In January 2025, Enfinity expanded its battery energy storage pipeline by announcing two new projects in Texas with a combined capacity of 425 MW and 850 MWh of storage, scheduled for construction in 2025/2026. Later in the same year, the company sold 49 % interests in two BESS projects (380 MW total) to Daiwa Energy & Infrastructure, while retaining operational control. It also recycled capital by selling a minority stake of a 408MW portfolio in Italy to the State Oil Fund of the Republic of Azerbaijan (SOFAZ). Also in 2025, Enfinity reported securing connectivity and land for 2 GW of PV and wind projects in India.

== Operations ==
Enfinity Global operates in the United States, its largest market, where the company manages a portfolio of 23 GW, including 400 MW in operation and 466 MW under construction. Its active U.S. portfolio includes 126 MW across four solar plants in California, 140 MW across nineteen plants in North Carolina, and 134 MW across five plants in Idaho. In addition to its operating assets, Enfinity Global continues to expand its presence in the country with new solar PV and battery storage projects, including the 425 MW of battery energy storage systems (BESS) announced in Texas in January 2025, with construction scheduled to begin the same year.

In Italy, Enfinity manages an energy pipeline of 8.6 GW, with 485 MW under construction and 324 MW in operation. The active portfolio includes the Arcipretura plant in Lazio (51 MW), the Turo plant in Lazio (49 MW), and the Banditella plant in Lazio (51 MW). The company continues to expand its development activity across different Italian regions through both new projects and acquisitions.

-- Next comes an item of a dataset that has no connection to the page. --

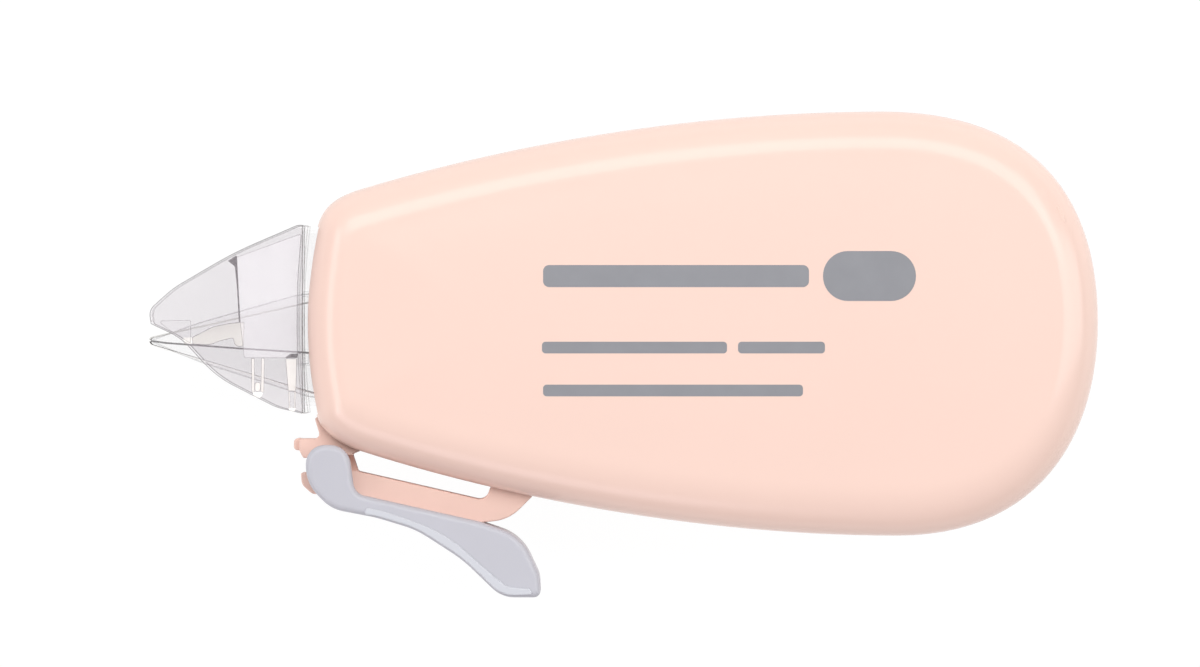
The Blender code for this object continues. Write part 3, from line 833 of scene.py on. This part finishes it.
def towards_spine(loop, share):
    """The loop shrunk by this share towards the line that runs along the middle of the face."""
    moved = []
    for x, y in loop:
        near = min(max(x, SPINE_X[0]), SPINE_X[1])
        moved.append((x + (near - x) * share, y + (SPINE_Y - y) * share))
    return moved


def shell(name, side):
    """Half of the body: a hollow cup that rolls over into a crowned face. side is 1 in front, -1 behind."""
    roll = HALF_DEPTH - CROWN - ROLL_START
    outer = [
        (SEAM_GAP, body_loop(SEAM_CHAMFER)),
        (SEAM_GAP + SEAM_CHAMFER * FIRST_SEAM_STEP, body_loop(SEAM_CHAMFER * FIRST_SEAM_STEP)),
        (SEAM_GAP + SEAM_CHAMFER, body_loop(0.0)),
        (ROLL_START / 2, body_loop(0.0)),
    ]
    inner = [(SEAM_GAP, body_loop(WALL))]
    for step in range(ROLL_STEPS + 1):
        a = math.pi / 2 * step / ROLL_STEPS
        outer.append((ROLL_START + roll * math.sin(a), body_loop(FACE_INSET * (1 - math.cos(a)))))
        within = (FACE_INSET - WALL) * (1 - math.cos(a))
        inner.append((ROLL_START + (roll + CROWN - WALL) * math.sin(a), body_loop(WALL + within)))
    face = body_loop(FACE_INSET)
    for step in range(1, CROWN_STEPS + 1):
        share = CROWN_END * step / CROWN_STEPS
        outer.append((HALF_DEPTH - CROWN * (1 - share) ** 2, towards_spine(face, share)))
    rings = [(loop, MID_Z + side * depth) for depth, loop in inner[::-1] + outer]
    made = stacked(name, rings)
    return cut(made, [block("opening", low, high, half) for low, high, half in OPENINGS])


def shells():
    for name, side, node in (("body_front", 1, "front_shell"), ("body_rear", -1, "rear_shell")):
        half = shell(name, side)
        finish_piece(half, GLOSSY_PINK, "case", [node], even_normals=False)
    posts = [post("post", at, radius, INSIDE_FLOOR, top) for at, radius, top in POSTS]
    for at, radius in POST_STEPS:
        posts.append(turned("step", [(radius, INSIDE_FLOOR), (radius, POST_STEP_TOP)], at))
    posts += [post("pin", at, PIN_RADIUS, INSIDE_FLOOR, PIN_TOP) for at in LOCATING_PINS]
    finish_piece(joined("inner_posts", posts), GLOSSY_PINK, "case")
    sockets = [socket("socket", at, SOCKET_RADII, SOCKET_HEIGHTS) for at in LOCATING_PINS]
    finish_piece(joined("inner_sockets", sockets), GLOSSY_PINK, "case")


def face_height(x, y):
    """The height of the crowned front face over a point well inside it."""
    above = Vector((x * MM, y * MM, 2 * FRONT_Z * MM))
    hit, place, _, _ = bpy.data.objects["body_front"].ray_cast(above, Vector((0, 0, -1)))
    return place.z / MM if hit else FRONT_Z


def printed(name, low, high, radius):
    """A bar of ink with round corners that lies on the crowned face."""
    across = high[0] - low[0]
    up = high[1] - low[1]
    quarter = [math.pi / 2 * i / PRINT_END_STEPS for i in range(PRINT_END_STEPS + 1)]
    ends = [radius * (1 - math.cos(a)) for a in quarter]
    straight = across - 2 * radius
    middle = [radius + straight * i / PRINT_MIDDLE_STEPS for i in range(1, PRINT_MIDDLE_STEPS)]
    columns = ends + middle + [across - reach for reach in reversed(ends)]
    vertices = []
    for along in columns:
        from_end = min(along, across - along, radius)
        drop = radius - math.sqrt(max(0.0, radius**2 - (radius - from_end) ** 2))
        drop = min(drop, up / 2 - NARROWEST_HALF)
        for share in PRINT_ROWS:
            x = low[0] + along
            y = low[1] + drop + (up - 2 * drop) * share
            top = face_height(x, y) + INK
            vertices += [(x, y, top), (x, y, top - INK_THICKNESS)]
    # Even vertices of a column are its top, odd ones its underside
    column = 2 * len(PRINT_ROWS)
    faces = []
    for i in range(len(columns) - 1):
        here, there = i * column, (i + 1) * column
        for j in range(0, column - 2, 2):
            faces.append((here + j, there + j, there + j + 2, here + j + 2))
            faces.append((here + j + 1, here + j + 3, there + j + 3, there + j + 1))
        faces.append((here, here + 1, there + 1, there))
        faces.append((here + column - 2, there + column - 2, there + column - 1, here + column - 1))
    for here in (0, (len(columns) - 1) * column):
        faces += [(here + j, here + j + 1, here + j + 3, here + j + 2) for j in range(0, column - 2, 2)]
    finish_piece(mesh_object(name, vertices, faces), PRINT, "case")


def print_marks():
    """Plain bars and a pill in place of the printed words."""
    for name, (low, high, radius) in PRINT_MARKS.items():
        printed(name, low, high, radius)


def chassis():
    """The fork for the cap's pin, the bar under the body, and the small catch below it."""
    made = slab("chassis", rounded(CHASSIS_OUTLINE), around_middle(CHASSIS_HALF), edge=0.12)
    recesses = [
        stacked("recess", [(rectangle(*LINK_RECESS), z) for z in on_side(side, LINK_HALF, PAST_SIDE)])
        for side in (-1, 1)
    ]
    finish_piece(cut(made, recesses), MATTE_PINK, "case", ["chassis_frame"])
    end = slab("chassis_prong_end", rounded(PRONG_END_OUTLINE), around_middle(PRONG_END_HALF), edge=0.12)
    finish_piece(end, MATTE_PINK, "case")
    catch = slab("chassis_catch", rounded(CATCH_OUTLINE), around_middle(CATCH_HALF), edge=0.1)
    finish_piece(catch, MATTE_PINK, "case")


def bowed_plate(name, x, thickness, y, bow, half, edge):
    """An upright plate that bows towards the tip, with bow as the radius of its outer side."""
    low, high = y
    rise = math.asin((high - low) / 2 / bow)
    centre = (x + bow, (high + low) / 2)
    front = arc(centre, bow, math.pi + rise, math.pi - rise, BOW_STEPS)
    back = arc(centre, bow - thickness, math.pi - rise, math.pi + rise, BOW_STEPS)
    return slab(name, front + back, around_middle(half), edge, steps=2)


def guard_detail(name, looks, bodies):
    """Bodies on the inside of the guard's front plate, each an edge radius and an outline, as one piece."""
    slabs = [
        slab("detail", rounded(outline), (DETAIL_LOW, DETAIL_HIGH), edge, steps=2)
        for edge, outline in bodies
    ]
    finish_piece(joined(name, slabs), looks, "case")


def guard():
    """The clear beak: two side plates with a top wall, a bowed flange and a neck that enters the body."""
    made = slab("guard", rounded(GUARD_OUTLINE), around_middle(GUARD_HALF), edge=0.12)
    hollow = stacked("hollow", [(rounded(GUARD_HOLLOW), z) for z in around_middle(GUARD_INNER)])
    finish_piece(cut(made, [hollow]), (CLEAR, CLEAR_EDGE_SHADE), "case", ["head_guard"])
    neck = block("guard_neck", *NECK, NECK_HALF)
    tunnel_low = (NECK_TUNNEL_X[0], NECK[0][1] + NECK_WALL)
    tunnel_high = (NECK_TUNNEL_X[1], NECK[1][1] - NECK_WALL)
    tunnel = block("tunnel", tunnel_low, tunnel_high, GUARD_INNER)
    finish_piece(cut(neck, [tunnel]), (THIN_CLEAR, SOFT_EDGE_SHADE), "case")
    flange = bowed_plate(
        "guard_flange", FLANGE_X, FLANGE_THICKNESS, FLANGE_Y, FLANGE_BOW, FLANGE_HALF, edge=0.08
    )
    finish_piece(flange, (THIN_CLEAR, SOFT_EDGE_SHADE), "case")
    guard_detail("guard_panel", (PALE_PANEL_PAINTED_GLOW, SOFT_EDGE_SHADE), [(0.04, PANEL_OUTLINE)])
    # The strut and the wedge are drawn in the painted edge shade, as thin clear walls seen edge on.
    guard_detail("guard_strut", CLEAR_EDGE_SHADE, [(0.03, STRUT_OUTLINE)])
    guard_detail("guard_pad", (THIN_CLEAR, SOFT_EDGE_SHADE), [(0.04, PAD_OUTLINE)])
    guard_detail("guard_ribs", (CREAM_PAINTED_GLOW, SOFT_EDGE_SHADE), RIBS)
    guard_detail("guard_wedge", CLEAR_EDGE_SHADE, WEDGE)
    guard_detail("guard_post", (CREAM_PAINTED_GLOW, SOFT_EDGE_SHADE), GUARD_POST)
    guard_detail("guard_feet_glints", PAINTED_GLINT, FEET_GLINTS)
    guard_detail("guard_rails", (THIN_CLEAR, SOFT_EDGE_SHADE), RAILS)


def head():
    """The wedge that presses the tape on: two side plates, a thin web, the spring arm and its stop, which
    is a painted highlight.
    """
    plates = [
        slab("plate", rounded(HEAD_OUTLINE), on_side(side, HEAD_CHANNEL, HEAD_HALF), edge=0.09, steps=3)
        for side in (-1, 1)
    ]
    made = joined("head", plates)
    finish_piece(made, (THIN_CLEAR, HEAD_EDGE_SHADE), "case", ["applicator_head"])
    web = slab("head_web", rounded(WEB_OUTLINE), around_middle(WEB_HALF), edge=0.02, steps=2)
    # The web is drawn in the painted edge shade, as a thin clear wall seen edge on.
    finish_piece(web, CLEAR_EDGE_SHADE, "case")
    arm = slab("head_arm", rounded(ARM_OUTLINE), around_middle(ARM_HALF), edge=0.06, steps=3)
    finish_piece(arm, (CREAM_PAINTED_GLOW, SOFT_EDGE_SHADE), "case")
    stop = slab("head_stop_glint", rounded(STOP_OUTLINE), around_middle(STOP_HALF), edge=0.04, steps=2)
    finish_piece(stop, PAINTED_GLINT, "case")


def cap():
    """The smoky swing cap: a hollow scoop with a raised rim band on both sides, whose lighter colour is
    painted light, and its pin.
    """
    made = slab("cap", rounded(CAP_OUTLINE), around_middle(CAP_PLATE_HALF), edge=0.5, steps=8)
    hollow = stacked("cap_hollow", [(rounded(CAP_HOLLOW), z) for z in around_middle(CAP_INNER)])
    finish_piece(cut(made, [hollow]), SMOKY, "cap", ["tip_cap"])
    band = (CAP_PLATE_HALF - CAP_RIM_SUNK, CAP_PLATE_HALF + CAP_RIM_PROUD)
    rims = [slab("rim", rounded(CAP_RIM_OUTLINE), on_side(side, *band), edge=0.1) for side in (-1, 1)]
    finish_piece(joined("cap_rim", rims), SMOKY_RIM_PAINTED_LIGHT, "cap")
    pin_z = around_middle(CAP_INNER + CAP_PIN_BITE)
    pin = turned("cap_pin", [(CAP_PIN_RADIUS, z) for z in pin_z], HINGE_AT)
    finish_piece(pin, SMOKY, "cap")


def insides():
    """Gives the CAD nodes inside the body their looks."""
    looks = {
        "gear_cover": GREY,
        "supply_gear": WHITE_NYLON,
        "takeup_gear": WHITE_NYLON,
        "idler_gear": WHITE_NYLON,
        "supply_retainer": WHITE_NYLON,
        "takeup_retainer": WHITE_NYLON,
        "supply_spool": REEL,
        "supply_flange": REEL,
        "takeup_spool": REEL,
        "takeup_flange": REEL,
        "tape_roll": wound("tape_white", srgb(250, 250, 248), 0.6, SUPPLY_AT),
        "film_roll": wound("release_film", srgb(226, 226, 222), 0.25, TAKEUP_AT),
        "tape_feed": ribbon_look("tape_white_run", srgb(250, 250, 248), 0.6),
        "film_return": ribbon_look("release_film_run", srgb(226, 226, 222), 0.25),
    }
    steel = spring_steel()
    looks["clutch_washer"] = steel
    looks["clutch_spring"] = steel
    for node, look in looks.items():
        NODES[node].data.materials.clear()
        NODES[node].data.materials.append(look)


# Studio and camera, in metres

# How bright the surroundings are towards -Y and towards +Y
WORLD_NEAR = 0.16
WORLD_FAR = 0.52

# Each softbox: its place, what it points at, its width and height, its radiance and its colour
WHITE = (1.0, 1.0, 1.0)
SOFTBOXES = {
    "near_strip": ((-0.30, -0.46, 0.34), (-0.02, 0, 0), (0.6, 0.2), 1.9, (1.0, 0.86, 0.94)),
    "far_strip": ((0.02, 0.30, 0.56), (0, 0, 0), (0.9, 0.34), 2.6, WHITE),
    "right_strip": ((0.50, 0.05, 0.46), (0, 0, 0), (0.3, 0.7), 2.25, WHITE),
    "left_strip": ((-0.52, -0.08, 0.42), (0, 0, 0), (0.7, 0.2), 2.6, WHITE),
}

# Floor: a square just under the body, with a faint base colour and the glow that makes it white
FLOOR_REACH = 3.0
FLOOR_Z = -0.0001
FLOOR_BASE = 0.05
FLOOR_GLOW = 0.97

# Camera: its height over the middle of the body, the width it sees there and the point it looks down on
CAMERA_DISTANCE = 1.2
VIEW_WIDTH = 98.4 * MM
VIEW_CENTRE = (-2.17 * MM, 1.62 * MM)
SENSOR_WIDTH = 36.0
CLIP_START = 0.01
TRANSPARENT_BOUNCES = 32


def softbox(name, at, target, size, radiance, colour):
    """A rectangular light, hidden from the camera, whose surface has this radiance."""
    light = bpy.data.lights.new(name, "AREA")
    light.shape = "RECTANGLE"
    light.size, light.size_y = size
    light.energy = radiance * math.pi * size[0] * size[1]
    light.color = colour
    made = bpy.data.objects.new(name, light)
    made.location = at
    made.rotation_euler = (Vector(target) - Vector(at)).to_track_quat("-Z", "Y").to_euler()
    made.visible_camera = False
    bpy.context.scene.collection.objects.link(made)


def studio():
    """A white floor, soft light that falls off towards the near side, and four softboxes."""
    world = bpy.data.worlds.new("studio")
    world.use_nodes = True
    bpy.context.scene.world = world
    tree = world.node_tree
    direction = tree.nodes.new("ShaderNodeTexCoord").outputs["Generated"]
    split = tree.nodes.new("ShaderNodeSeparateXYZ")
    tree.links.new(direction, split.inputs["Vector"])
    level = tree.nodes.new("ShaderNodeMapRange")
    level.inputs["From Min"].default_value = -1.0
    level.inputs["From Max"].default_value = 1.0
    level.inputs["To Min"].default_value = WORLD_NEAR
    level.inputs["To Max"].default_value = WORLD_FAR
    tree.links.new(split.outputs["Y"], level.inputs["Value"])
    tree.links.new(level.outputs["Result"], tree.nodes["Background"].inputs["Strength"])
    tree.nodes["Background"].inputs["Color"].default_value = (*WHITE, 1.0)

    for name, settings in SOFTBOXES.items():
        softbox(name, *settings)

    floor = bpy.data.objects.new("floor", bpy.data.meshes.new("floor"))
    corners = rectangle((-FLOOR_REACH, -FLOOR_REACH), (FLOOR_REACH, FLOOR_REACH))
    floor.data.from_pydata([(x, y, FLOOR_Z) for x, y in corners], [], [(0, 1, 2, 3)])
    bpy.context.scene.collection.objects.link(floor)
    nodes = Nodes("floor")
    nodes.set("Base Color", (FLOOR_BASE, FLOOR_BASE, FLOOR_BASE, 1))
    nodes.set("Roughness", 0.9)
    nodes.set("Specular IOR Level", 0.0)
    nodes.set("Emission Color", (*WHITE, 1.0))
    nodes.set("Emission Strength", FLOOR_GLOW)
    floor.data.materials.append(nodes.material)


def camera():
    """Straight above the front, far enough away to leave little perspective."""
    data = bpy.data.cameras.new("camera")
    data.sensor_width = SENSOR_WIDTH
    data.lens = SENSOR_WIDTH * CAMERA_DISTANCE / VIEW_WIDTH
    data.clip_start = CLIP_START
    made = bpy.data.objects.new("camera", data)
    made.location = (*VIEW_CENTRE, MID_Z * MM + CAMERA_DISTANCE)
    bpy.context.scene.collection.objects.link(made)
    bpy.context.scene.camera = made
    bpy.context.scene.view_settings.view_transform = "Standard"
    bpy.context.scene.cycles.transparent_max_bounces = TRANSPARENT_BOUNCES


shells()
print_marks()
chassis()
guard()
head()
cap()
insides()
studio()
camera()

bpy.context.view_layer.update()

In India, Enfinity’s portfolio includes 3.5 GW in development and permitting, 224 MW under construction, and 240 MW in operation. Its operational projects include Mahagenco in Maharashtra (135 MW), JRK Projects in Karnataka (47 MW), and Telangana SPK in Telangana (17 MW). The company also operates 17 MW of distributed rooftop solar capacity in India. In 2025, the company secured connectivity for 2 GW of utility-scale solar PV and wind projects in Rajasthan, Uttar Pradesh, Maharashtra, and Karnataka.

In Japan, Enfinity reports 366 MW in development and permitting, 26 MW under construction, and 226 MW in operation. The primary operational assets include the Aomori project in the Tohoku region (71 MW), the Osaki project in Tohoku (42 MW), and the Tano project in Kyushu (34 MW). These projects contribute to Enfinity’s presence in the Japanese renewable energy market, focused on utility-scale solar generation.

== Technology and business model ==
Enfinity employs a vertically integrated model, encompassing the construction and operation of energy production assets as well as Battery Energy Storage Systems (BESS). As an Independent Power Producer (IPP), the company produces and commercializes electricity to satisfy its customers’ growing energy demand.

=== Energy storage ===
By 2025, Enfinity’s global energy storage pipeline is approximately over 16 GW, with about 8 GW in the U.S., 6 GW in Italy, and 1.3 GW in the UK.

In January 2025, the company announced two battery energy storage system (BESS) projects in Texas totaling 425 MW (850 MWh) with two-hour discharge durations; construction was slated to begin in Q2 and Q4 20252026 in the ERCOT Houston and Dallas zones.

In June 2025, Enfinity sold 49% stakes in two BESS projects (380 MW) to Daiwa, retaining a 51% controlling interest and continuing as developer, constructor, and manager. One project is in the U.S. (250 MW, two-hour duration) and the other in Italy’s Veneto region (130 MW, four-hour duration).

=== Energy commercialization ===
Enfinity markets electricity through long-term power purchase agreements (PPAs), bilateral contracts, tenders, and spot/wholesale market participation. In 2025, it signed PPAs in Italy with a U.S. technology company for a 420 MW solar portfolio. Previously, in 2023, it had entered two 10-year PPAs with Statkraft for 225 GWh/year from 134 MW of capacity in Lazio. In the same year, it agreed with Italian utility A2A on a 97 MW deal in Lazio; in July 2024, it signed another 10-year PPA with A2A for six plants totaling 134 MW in Lazio and Emilia-Romagna. Also in 2024, it contracted with Feralpi Group in Italy to supply 23 GWh/year from a 15.5 MW plant. In addition, the company signed a 10-year agreement with the Volkswagen Group subsidiary, VW Kraftwerk, to supply 400 GWh of Guarantees of Origin (GOs) from its solar plant in Italy in 2025.

== Funding ==
In 2021, it received a $300 million facility from CarVal Investors to support early-stage project development. In 2022, Nomura underwrote nearly $300 million for a U.S. acquisition, building on an existing partnership from Japan.

In 2023, ICG Infra invested €400 million in equity to fund Enfinity’s near-term growth and the execution of its business strategy, becoming a minority shareholder.

In 2024, the company structured a €500 million club facility (expandable to €800 million) involving Infranity, Schroders Capital, Rivage, BNP Paribas Asset Management, and QIC for Italian project development. In the same year, it also closed a $245 million structured credit facility with Nomura to finance U.S. solar assets. In India, it arranged US$135 million from CPP Investments to support its project execution.

In September 2025, the company secured $341M to build portfolio of eight utility-scale solar power projects in Italy across Emilia Romagna, Basilicata, and Lazio. In addition, it closed an equity and development partnership with a European investor to deliver a 486-MW battery energy storage system (BESS) in Italy.